Daily Management Review

Mini-Fairs Are Thriving During the Health Crisis


The paralysis affecting big events is encouraging some gallery owners to launch their own projects: a fitting approach fostering a return to the local dimension.

by Alexandre Crochet

he Warehouse Fair is taking place in a former tannery near Brussels.
he Warehouse Fair is taking place in a former tannery near Brussels.

Small is beautiful. Faced with the pandemic and government health measures that are forcing one major event after another to throw in the towel or withdraw online, including TEFAF, FIAC and Paris Photo, dealers and gallery owners are hastily changing their tactics. In stark contrast with large-scale events, they are now organizing mini-fairs themselves. Not far from Brussels, from January 21 to 24 the Maruani Mercier Gallery is hosting the Warehouse Fair,  named after the former tannery it owns in Zaventem, near the Belgian capital's airport. "It's conceived rather in the spirit of the Prada Foundation in Milan, for staging exhibitions," says Laurent Mercier. The venue will feature ten galleries as well as his own: seven from Belgium or with branches in Brussels—Baronian Xippas, Clearing, Gladstone, Mendes Wood, Patrick De Brock, Sofie Van de Velde and Sorry We're Closed—and three from France: Almine Rech, Nathalie Obadia and Templon.

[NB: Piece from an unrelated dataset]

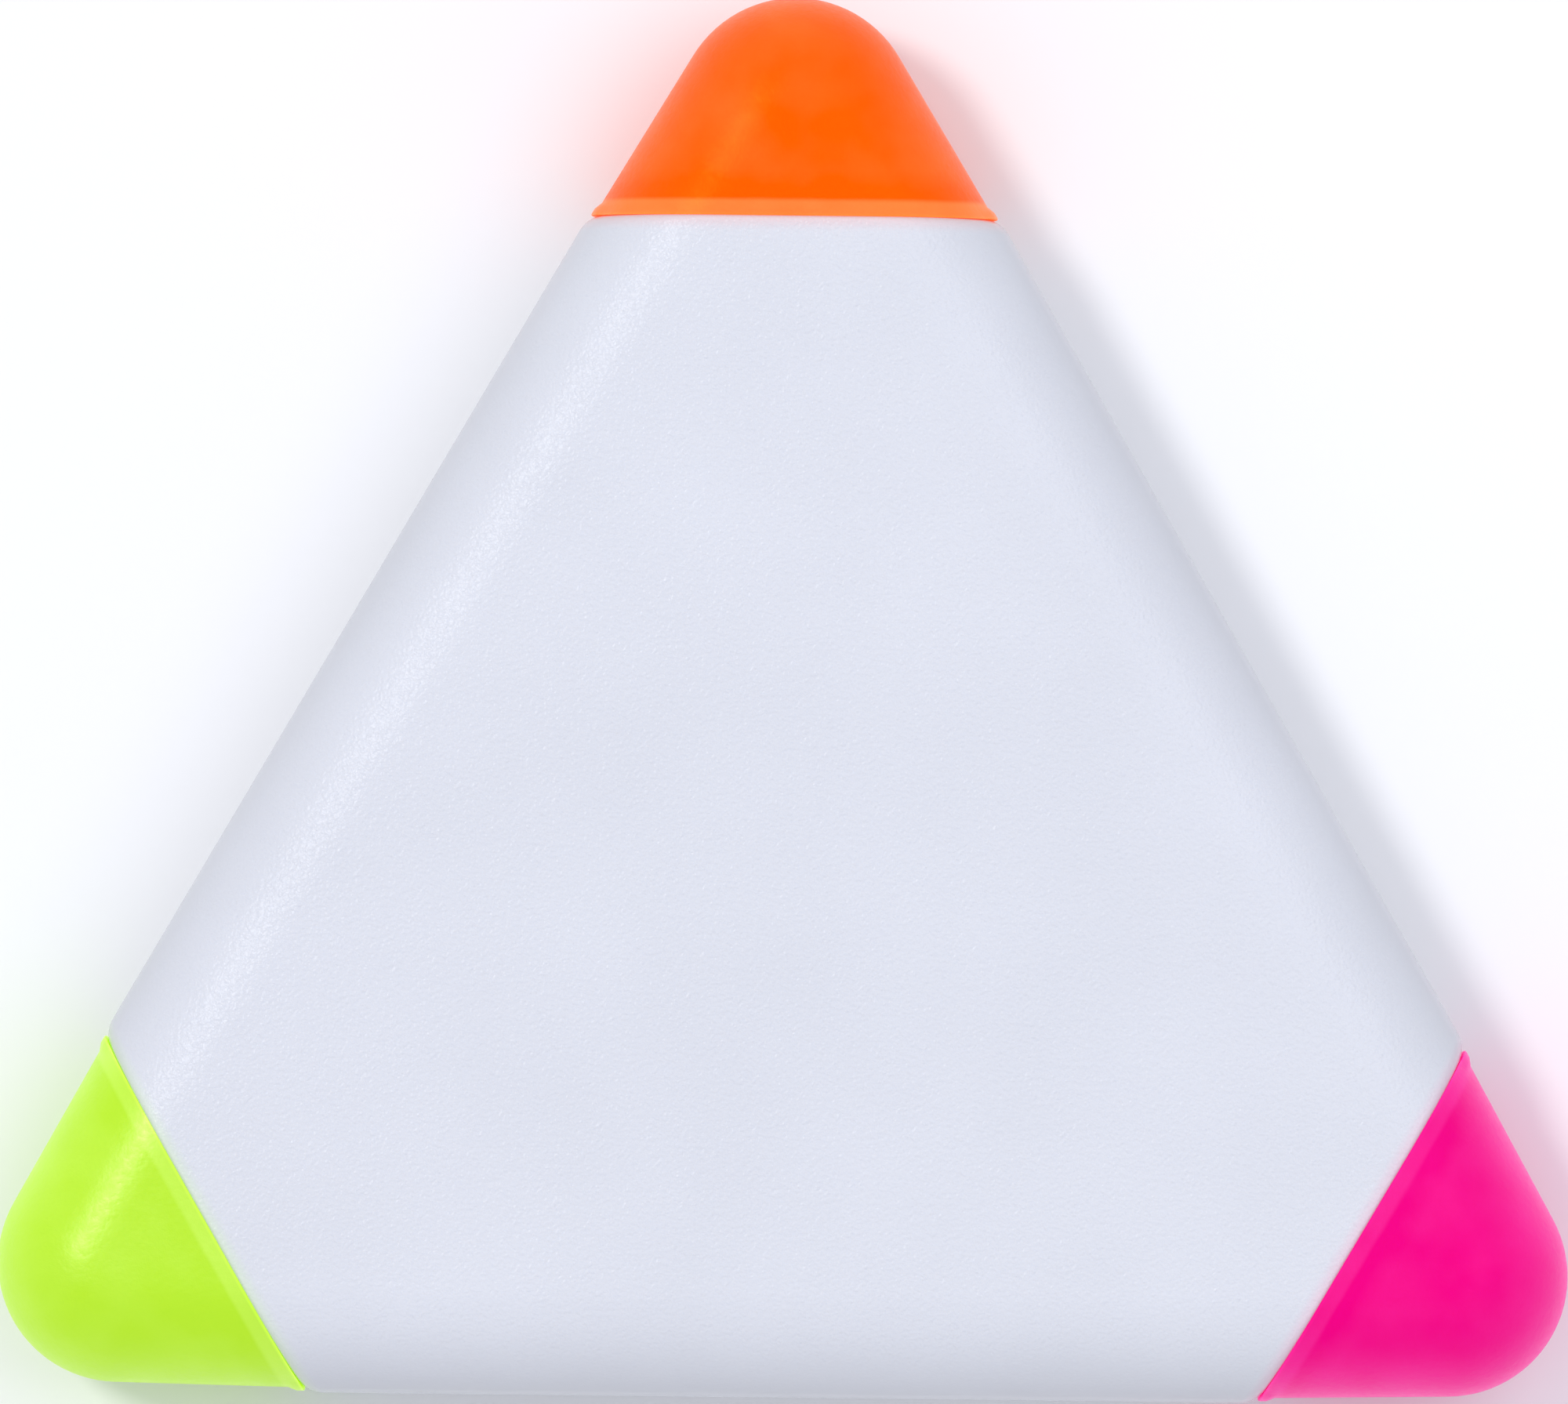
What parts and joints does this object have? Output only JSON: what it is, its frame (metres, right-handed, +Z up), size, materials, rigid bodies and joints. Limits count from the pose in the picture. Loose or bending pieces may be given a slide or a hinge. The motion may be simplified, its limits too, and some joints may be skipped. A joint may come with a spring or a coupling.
{
  "type": "three-colour highlighter",
  "caption": "Flat triangular highlighter: a white body with rolled edges and, at every corner, a marker with a chisel nib under a pull-off translucent cap of its ink's colour.",
  "frame": {"origin": "centre of the triangle on the flat face that it rests on", "axes": "+Z up through the thickness, from the rest face to the printable face; +Y towards the orange marker; +X to the right, along the long side between the yellow-green and pink markers"},
  "size_m": [0.098, 0.0875, 0.016],
  "materials": {
    "shell": "fine frosted white polypropylene",
    "cap_orange": "satin translucent fluorescent orange polypropylene",
    "cap_lime": "satin translucent fluorescent lime polypropylene",
    "cap_pink": "satin translucent fluorescent pink polypropylene",
    "barrel": "smooth white polypropylene",
    "ink_orange": "orange ink in bonded polyester fibre",
    "ink_lime": "lime ink in bonded polyester fibre",
    "ink_pink": "pink ink in bonded polyester fibre",
    "film": "clear wrapping film"
  },
  "bodies": {
    "casing": {"top_shell": "shell", "bottom_shell": "shell", "barrel_orange": "barrel", "barrel_lime": "barrel", "barrel_pink": "barrel", "nib_orange": "ink_orange", "nib_lime": "ink_lime", "nib_pink": "ink_pink", "reservoir_orange": "ink_orange", "reservoir_lime": "ink_lime", "reservoir_pink": "ink_pink", "film_orange": "film", "film_lime": "film", "film_pink": "film", "tail_plug_orange": "barrel", "tail_plug_lime": "barrel", "tail_plug_pink": "barrel", "holder_orange": "barrel", "holder_lime": "barrel", "holder_pink": "barrel"},
    "cap_orange": {"cap_orange": "cap_orange"},
    "cap_lime": {"cap_lime": "cap_lime"},
    "cap_pink": {"cap_pink": "cap_pink"}
  },
  "joints": [
    {"name": "cap_orange_pull", "type": "slide", "parent": "casing", "child": "cap_orange", "axis": [0, 1, 0], "range_m": [0, 0.022]},
    {"name": "cap_lime_pull", "type": "slide", "parent": "casing", "child": "cap_lime", "axis": [-0.866, -0.5, 0], "range_m": [0, 0.022]},
    {"name": "cap_pink_pull", "type": "slide", "parent": "casing", "child": "cap_pink", "axis": [0.866, -0.5, 0], "range_m": [0, 0.022]}
  ]
}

"We have to do something in this difficult period to be there for our Belgian collectors, and keep galleries going over there. Collectors may return to Paris galleries after the lockdown, but this is not always true in Belgium, where they are still jumpy. That's why this type of event is a good idea," says Mathieu Templon, who will be showing works by Oda Jaune and Philippe Cognée, among others.